One downside to that plan is it’s unclear exactly when the economy would stop having to use government spending as a crutch for growth. “In the secular stagnation environment, [the need for high public investment or debt] is a permanent state of affairs as long as the slow moving factors are not reverting,” says Gauti Eggertsson, an associate professor of economics at Brown University. The good news is high government investment may improve at least some of the dismal economic fundamentals that power stagnation. For example, better infrastructure and more spending on education could increase productivity and stimulate growth. Investments in green technology and health innovations could likewise produce new inventions and new industries.
Moreover, some of the factors dragging at the economy could actually power a government spending-based recovery. Low interest rates make borrowing money historically cheap, meaning the U.S. would be able to upgrade its infrastructure for relatively bargain prices. If Summers’ plan works and growth rebounds, tax revenues would also increase, lowering America’s overall debt-to-GDP ratio.

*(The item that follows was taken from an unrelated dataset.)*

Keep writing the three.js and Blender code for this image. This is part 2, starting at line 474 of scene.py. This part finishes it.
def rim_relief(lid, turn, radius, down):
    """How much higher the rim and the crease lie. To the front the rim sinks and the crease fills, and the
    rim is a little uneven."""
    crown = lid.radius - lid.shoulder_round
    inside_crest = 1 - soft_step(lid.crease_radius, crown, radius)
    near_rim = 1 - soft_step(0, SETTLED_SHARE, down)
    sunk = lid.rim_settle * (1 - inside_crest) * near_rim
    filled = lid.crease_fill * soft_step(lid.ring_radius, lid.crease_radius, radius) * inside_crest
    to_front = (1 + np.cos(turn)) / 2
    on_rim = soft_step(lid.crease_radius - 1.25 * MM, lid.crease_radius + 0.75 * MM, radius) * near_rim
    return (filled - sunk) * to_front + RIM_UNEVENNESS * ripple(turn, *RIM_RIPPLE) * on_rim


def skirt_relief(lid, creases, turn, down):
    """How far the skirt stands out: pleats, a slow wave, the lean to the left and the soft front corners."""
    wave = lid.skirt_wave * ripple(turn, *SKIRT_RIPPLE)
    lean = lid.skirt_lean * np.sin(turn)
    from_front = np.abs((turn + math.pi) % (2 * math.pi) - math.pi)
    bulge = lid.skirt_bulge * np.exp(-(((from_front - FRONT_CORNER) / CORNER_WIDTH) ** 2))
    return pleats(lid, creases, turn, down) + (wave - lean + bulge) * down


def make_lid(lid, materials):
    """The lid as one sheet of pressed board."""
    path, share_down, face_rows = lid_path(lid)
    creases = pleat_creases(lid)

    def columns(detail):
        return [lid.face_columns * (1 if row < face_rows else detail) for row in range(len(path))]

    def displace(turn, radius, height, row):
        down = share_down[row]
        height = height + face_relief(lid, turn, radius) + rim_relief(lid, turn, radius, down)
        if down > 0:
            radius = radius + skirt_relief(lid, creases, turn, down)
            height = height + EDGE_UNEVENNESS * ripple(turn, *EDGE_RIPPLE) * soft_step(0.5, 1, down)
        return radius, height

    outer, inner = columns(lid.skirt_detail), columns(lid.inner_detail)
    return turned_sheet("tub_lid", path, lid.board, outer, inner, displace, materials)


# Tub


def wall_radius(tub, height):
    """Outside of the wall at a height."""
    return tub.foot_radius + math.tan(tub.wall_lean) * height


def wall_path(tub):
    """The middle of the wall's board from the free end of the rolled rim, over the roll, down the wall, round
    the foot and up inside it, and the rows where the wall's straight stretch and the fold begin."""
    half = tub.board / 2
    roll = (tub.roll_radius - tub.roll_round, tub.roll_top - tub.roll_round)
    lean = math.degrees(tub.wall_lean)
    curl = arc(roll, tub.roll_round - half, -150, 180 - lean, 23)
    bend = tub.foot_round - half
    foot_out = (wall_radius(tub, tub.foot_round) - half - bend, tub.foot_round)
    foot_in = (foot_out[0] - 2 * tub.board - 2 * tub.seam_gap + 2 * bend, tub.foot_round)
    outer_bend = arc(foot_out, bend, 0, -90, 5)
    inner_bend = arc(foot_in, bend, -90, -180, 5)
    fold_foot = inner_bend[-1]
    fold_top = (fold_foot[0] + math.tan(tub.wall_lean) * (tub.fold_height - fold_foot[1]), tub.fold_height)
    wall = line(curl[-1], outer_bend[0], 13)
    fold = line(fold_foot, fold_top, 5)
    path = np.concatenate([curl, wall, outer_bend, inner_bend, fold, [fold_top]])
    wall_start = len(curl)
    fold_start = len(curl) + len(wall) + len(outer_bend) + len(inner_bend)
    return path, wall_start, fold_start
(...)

Will politicians find the political will to follow such a program? Summers is optimistic, but only cautiously so. “Eventually policy makers get around to doing the right thing, but I think it’s a slow process,” he says. “It certainly doesn’t seem like it’s going to happen this year. I’m hopeful that with the next president it will.”
In the meantime, his only advice to Americans affected by stagnation is to accept the reality and plan for a long, slow recovery. “Major economic forces are like hurricanes or droughts,” Summers says. “They’re something to which individuals have to adapt, but which they can’t control.”